**AIM OF THE EXERCISE:** Pick out all lines in the listing holding the string "joints" and copy them.

**INFORMATION PROVIDED:**
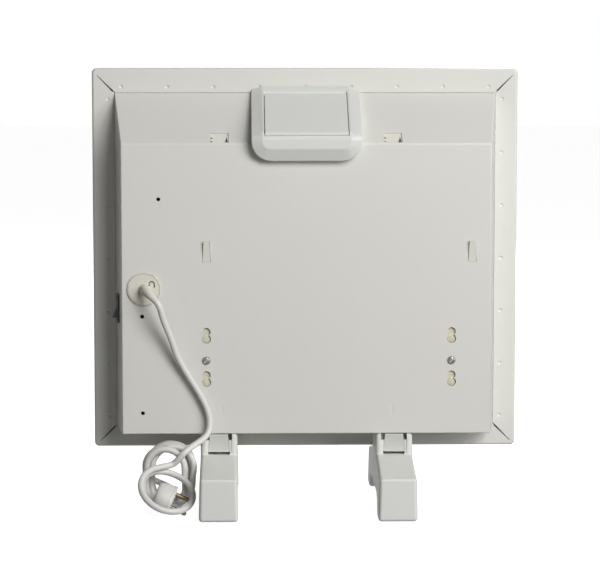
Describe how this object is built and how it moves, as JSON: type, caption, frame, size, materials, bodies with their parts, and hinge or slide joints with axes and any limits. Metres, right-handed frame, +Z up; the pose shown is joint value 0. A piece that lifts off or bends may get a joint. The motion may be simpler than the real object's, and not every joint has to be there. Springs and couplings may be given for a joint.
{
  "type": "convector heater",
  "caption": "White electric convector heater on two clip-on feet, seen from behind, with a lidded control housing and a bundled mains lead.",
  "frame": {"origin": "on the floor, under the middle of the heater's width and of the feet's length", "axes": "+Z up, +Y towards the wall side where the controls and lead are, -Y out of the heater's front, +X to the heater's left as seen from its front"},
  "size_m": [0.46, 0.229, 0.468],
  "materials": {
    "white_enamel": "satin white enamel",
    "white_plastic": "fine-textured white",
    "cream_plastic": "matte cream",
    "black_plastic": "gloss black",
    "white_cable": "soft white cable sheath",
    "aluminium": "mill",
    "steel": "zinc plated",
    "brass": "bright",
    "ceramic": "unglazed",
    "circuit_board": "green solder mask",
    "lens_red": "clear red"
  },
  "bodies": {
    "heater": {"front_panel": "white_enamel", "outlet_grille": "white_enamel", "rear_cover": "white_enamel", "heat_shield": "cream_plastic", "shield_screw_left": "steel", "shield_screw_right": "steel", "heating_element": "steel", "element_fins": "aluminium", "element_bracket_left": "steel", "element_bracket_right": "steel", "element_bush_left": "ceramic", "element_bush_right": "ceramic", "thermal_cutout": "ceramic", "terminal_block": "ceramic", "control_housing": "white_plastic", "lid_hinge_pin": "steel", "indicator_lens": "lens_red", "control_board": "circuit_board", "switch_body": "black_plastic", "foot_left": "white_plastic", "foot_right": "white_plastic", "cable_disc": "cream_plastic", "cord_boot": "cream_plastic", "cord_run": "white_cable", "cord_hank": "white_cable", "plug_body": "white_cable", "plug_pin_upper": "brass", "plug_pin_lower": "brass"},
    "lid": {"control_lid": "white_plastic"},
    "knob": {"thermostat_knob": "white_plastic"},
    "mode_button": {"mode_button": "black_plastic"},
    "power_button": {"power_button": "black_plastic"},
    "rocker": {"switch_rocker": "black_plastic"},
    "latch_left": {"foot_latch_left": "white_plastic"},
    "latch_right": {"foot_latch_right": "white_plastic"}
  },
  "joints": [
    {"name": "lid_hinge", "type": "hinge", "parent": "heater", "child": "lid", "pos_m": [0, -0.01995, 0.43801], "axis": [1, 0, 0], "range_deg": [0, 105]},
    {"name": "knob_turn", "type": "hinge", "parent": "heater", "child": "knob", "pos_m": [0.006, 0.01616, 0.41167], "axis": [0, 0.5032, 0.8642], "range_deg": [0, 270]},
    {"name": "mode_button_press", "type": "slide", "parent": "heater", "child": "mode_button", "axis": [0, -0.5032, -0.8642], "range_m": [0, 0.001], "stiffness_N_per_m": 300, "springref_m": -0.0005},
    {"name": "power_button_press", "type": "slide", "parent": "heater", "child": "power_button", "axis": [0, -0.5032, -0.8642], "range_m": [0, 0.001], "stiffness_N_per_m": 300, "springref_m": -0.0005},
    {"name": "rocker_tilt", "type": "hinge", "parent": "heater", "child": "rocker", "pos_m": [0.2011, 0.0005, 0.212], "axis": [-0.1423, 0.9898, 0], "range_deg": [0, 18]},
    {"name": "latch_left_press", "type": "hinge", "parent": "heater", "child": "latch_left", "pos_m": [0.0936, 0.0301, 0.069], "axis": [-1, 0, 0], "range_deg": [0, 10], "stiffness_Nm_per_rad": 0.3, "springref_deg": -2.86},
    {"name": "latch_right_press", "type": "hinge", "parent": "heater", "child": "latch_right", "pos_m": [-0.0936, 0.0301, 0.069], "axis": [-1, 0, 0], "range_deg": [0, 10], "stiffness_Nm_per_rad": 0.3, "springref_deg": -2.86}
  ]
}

**THE SOLUTION:**
Describe how this object is built and how it moves, as JSON: type, caption, frame, size, materials, bodies with their parts, and hinge or slide joints with axes and any limits. Metres, right-handed frame, +Z up; the pose shown is joint value 0. A piece that lifts off or bends may get a joint. The motion may be simpler than the real object's, and not every joint has to be there. Springs and couplings may be given for a joint.
  "joints": [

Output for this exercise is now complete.